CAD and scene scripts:
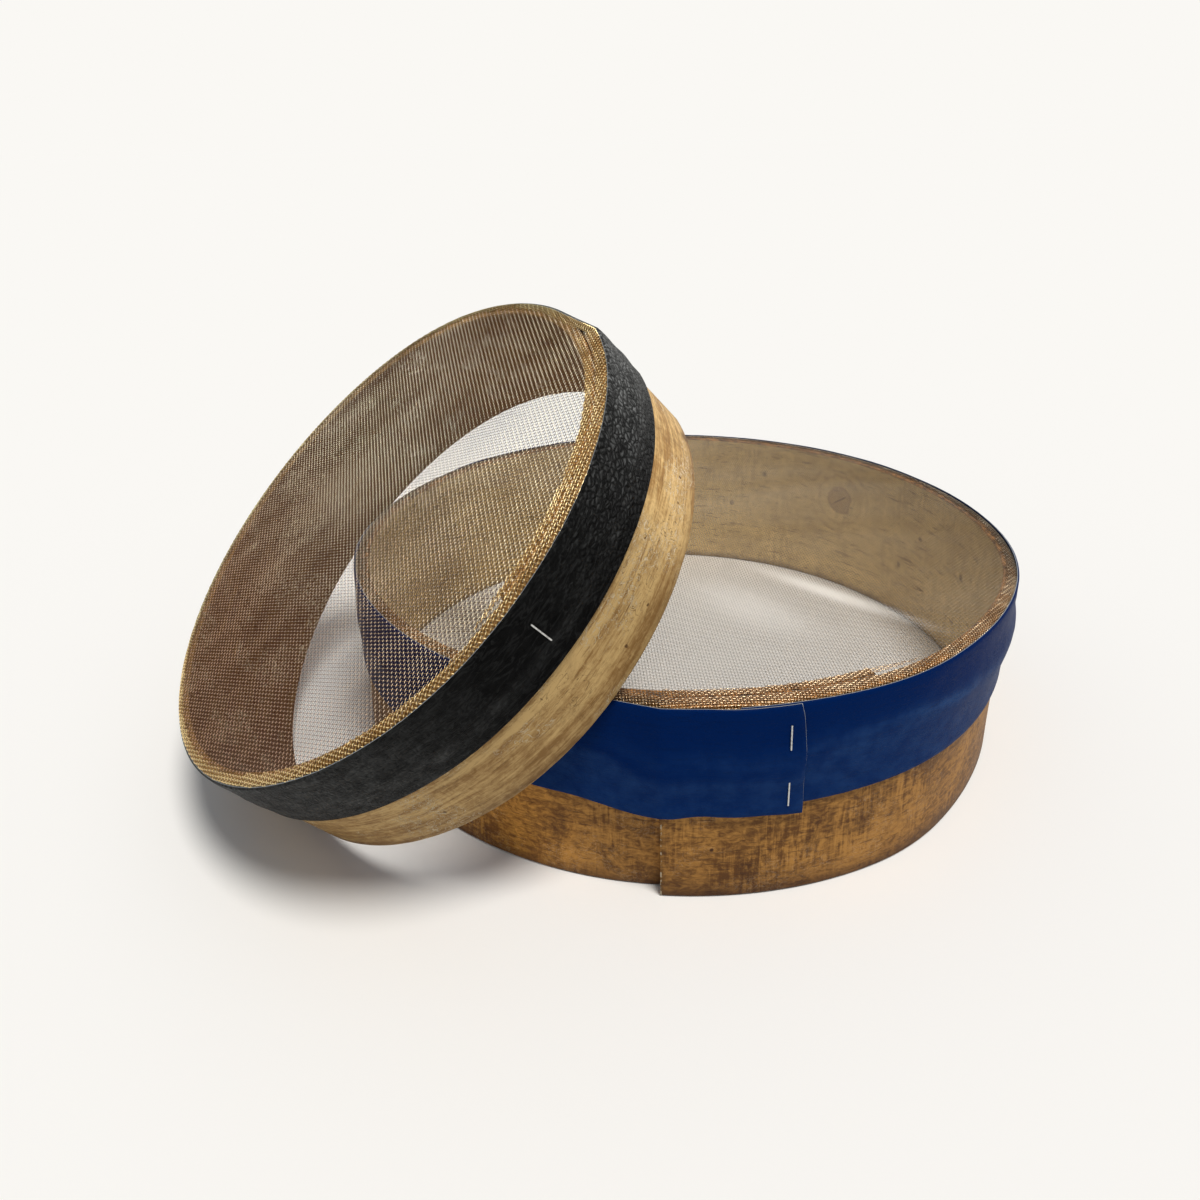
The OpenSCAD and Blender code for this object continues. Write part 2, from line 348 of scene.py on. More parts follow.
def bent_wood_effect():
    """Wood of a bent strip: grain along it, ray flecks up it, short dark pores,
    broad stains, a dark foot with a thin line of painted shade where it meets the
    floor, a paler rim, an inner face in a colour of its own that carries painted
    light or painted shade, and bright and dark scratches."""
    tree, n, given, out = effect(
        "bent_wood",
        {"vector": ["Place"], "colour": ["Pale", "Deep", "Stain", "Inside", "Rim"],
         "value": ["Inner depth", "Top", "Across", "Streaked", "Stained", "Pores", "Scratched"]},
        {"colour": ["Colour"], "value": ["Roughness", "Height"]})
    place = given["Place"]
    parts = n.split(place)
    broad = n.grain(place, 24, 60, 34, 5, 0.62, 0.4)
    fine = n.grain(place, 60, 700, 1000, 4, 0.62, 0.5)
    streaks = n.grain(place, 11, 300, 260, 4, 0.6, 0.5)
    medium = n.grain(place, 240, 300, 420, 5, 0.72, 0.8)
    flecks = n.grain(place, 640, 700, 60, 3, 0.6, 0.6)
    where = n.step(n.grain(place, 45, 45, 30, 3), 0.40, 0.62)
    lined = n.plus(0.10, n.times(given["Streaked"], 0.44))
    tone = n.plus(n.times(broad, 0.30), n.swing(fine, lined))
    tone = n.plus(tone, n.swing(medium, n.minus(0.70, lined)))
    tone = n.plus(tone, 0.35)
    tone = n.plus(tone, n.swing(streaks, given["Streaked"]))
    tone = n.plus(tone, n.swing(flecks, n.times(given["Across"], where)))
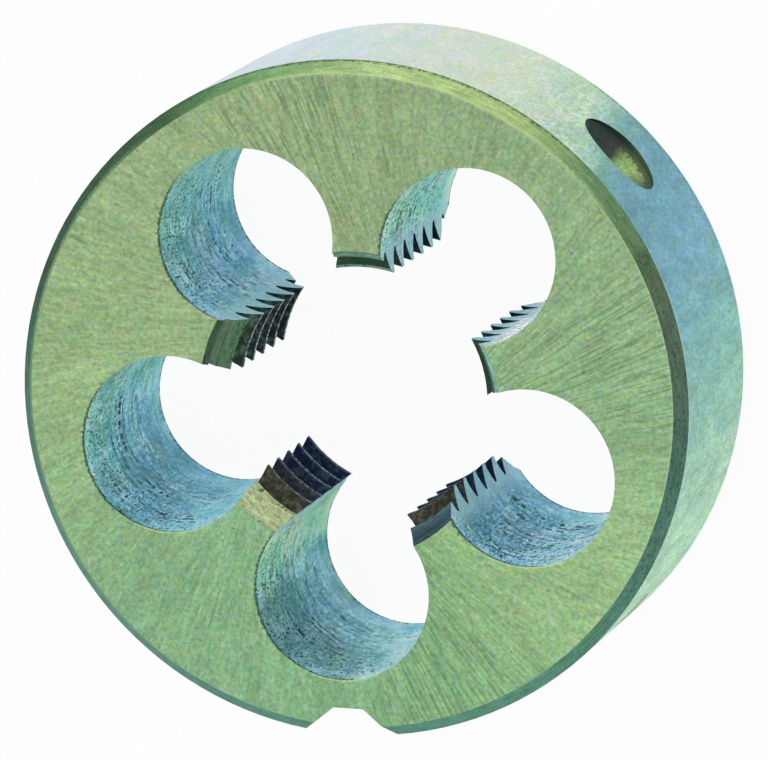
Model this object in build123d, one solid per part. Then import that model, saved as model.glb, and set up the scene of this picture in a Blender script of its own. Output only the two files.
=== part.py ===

Problem:
All of the records must be repeated exactly.

Correct answer:
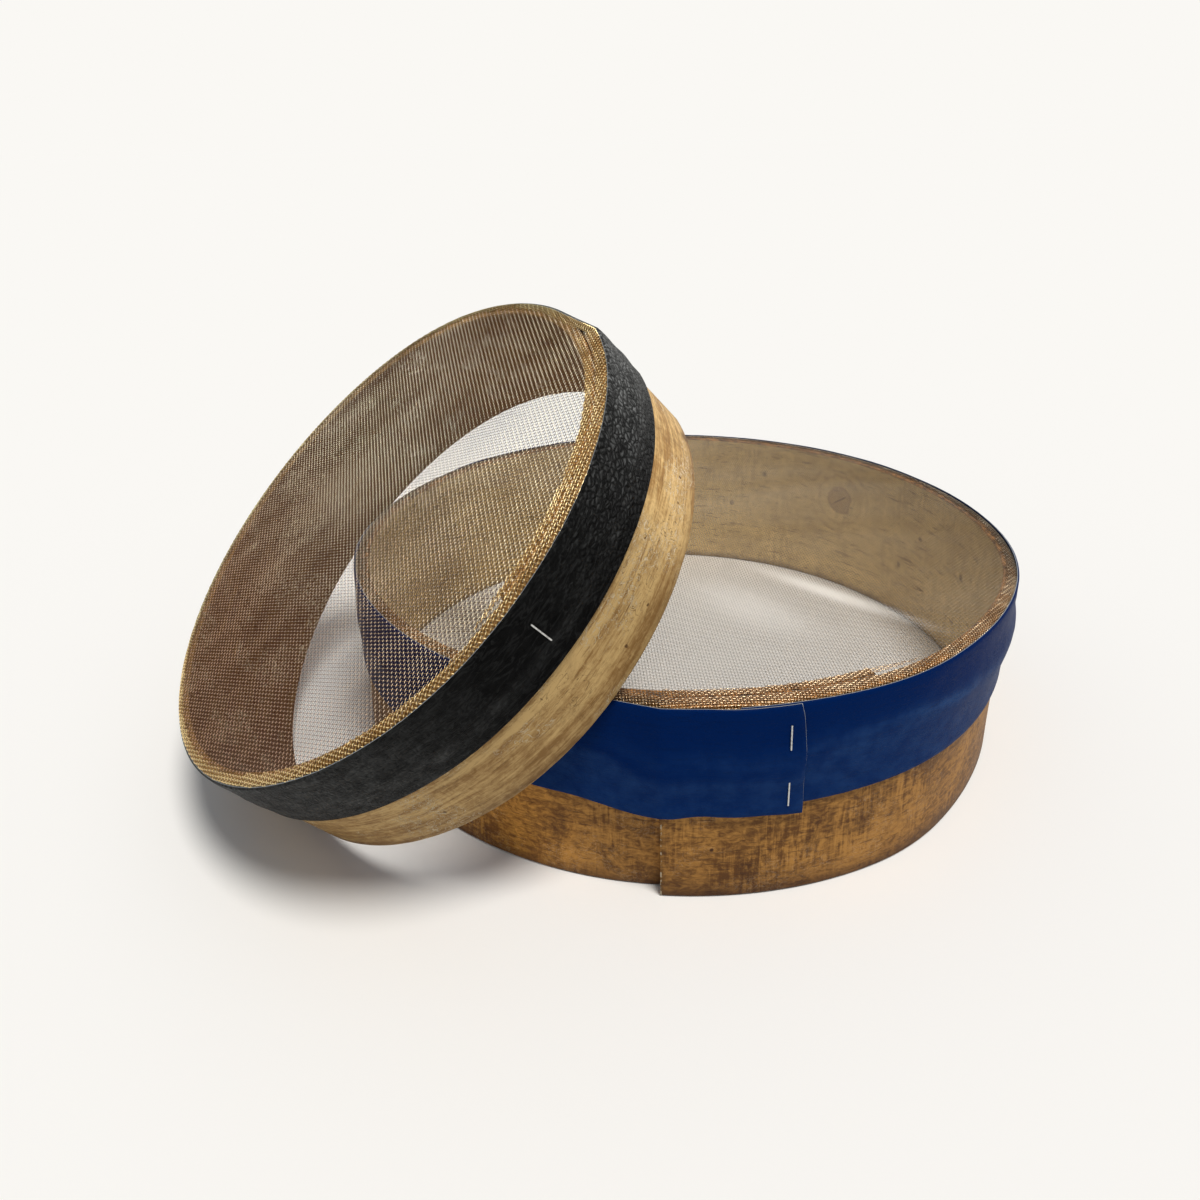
The OpenSCAD and Blender code for this object continues. Write part 2, from line 348 of scene.py on. More parts follow.
def bent_wood_effect():
    """Wood of a bent strip: grain along it, ray flecks up it, short dark pores,
    broad stains, a dark foot with a thin line of painted shade where it meets the
    floor, a paler rim, an inner face in a colour of its own that carries painted
    light or painted shade, and bright and dark scratches."""
    tree, n, given, out = effect(
        "bent_wood",
        {"vector": ["Place"], "colour": ["Pale", "Deep", "Stain", "Inside", "Rim"],
         "value": ["Inner depth", "Top", "Across", "Streaked", "Stained", "Pores", "Scratched"]},
        {"colour": ["Colour"], "value": ["Roughness", "Height"]})
    place = given["Place"]
    parts = n.split(place)
    broad = n.grain(place, 24, 60, 34, 5, 0.62, 0.4)
    fine = n.grain(place, 60, 700, 1000, 4, 0.62, 0.5)
    streaks = n.grain(place, 11, 300, 260, 4, 0.6, 0.5)
    medium = n.grain(place, 240, 300, 420, 5, 0.72, 0.8)
    flecks = n.grain(place, 640, 700, 60, 3, 0.6, 0.6)
    where = n.step(n.grain(place, 45, 45, 30, 3), 0.40, 0.62)
    lined = n.plus(0.10, n.times(given["Streaked"], 0.44))
    tone = n.plus(n.times(broad, 0.30), n.swing(fine, lined))
    tone = n.plus(tone, n.swing(medium, n.minus(0.70, lined)))
    tone = n.plus(tone, 0.35)
    tone = n.plus(tone, n.swing(streaks, given["Streaked"]))
    tone = n.plus(tone, n.swing(flecks, n.times(given["Across"], where)))
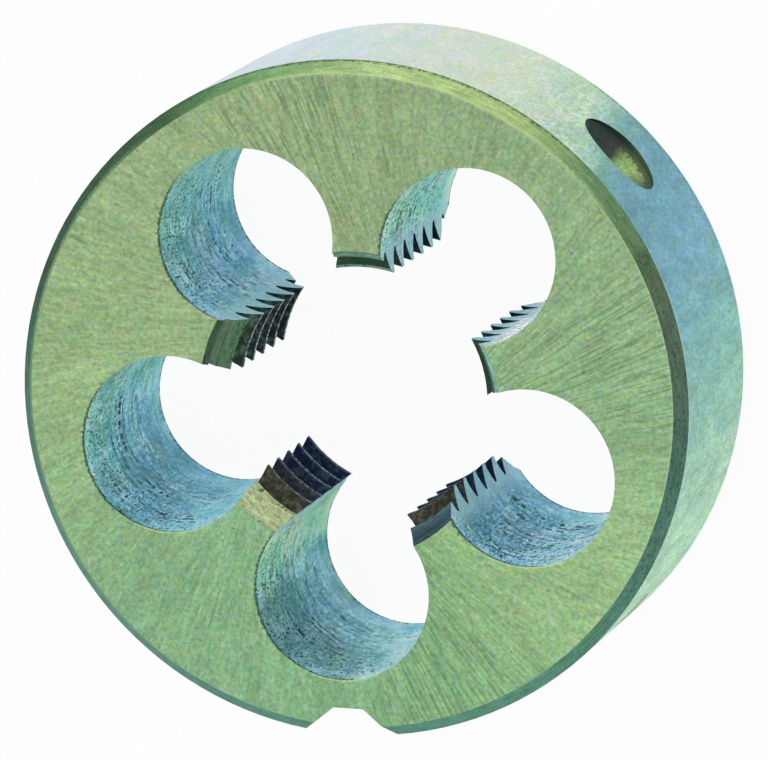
Model this object in build123d, one solid per part. Then import that model, saved as model.glb, and set up the scene of this picture in a Blender script of its own. Output only the two files.
=== part.py ===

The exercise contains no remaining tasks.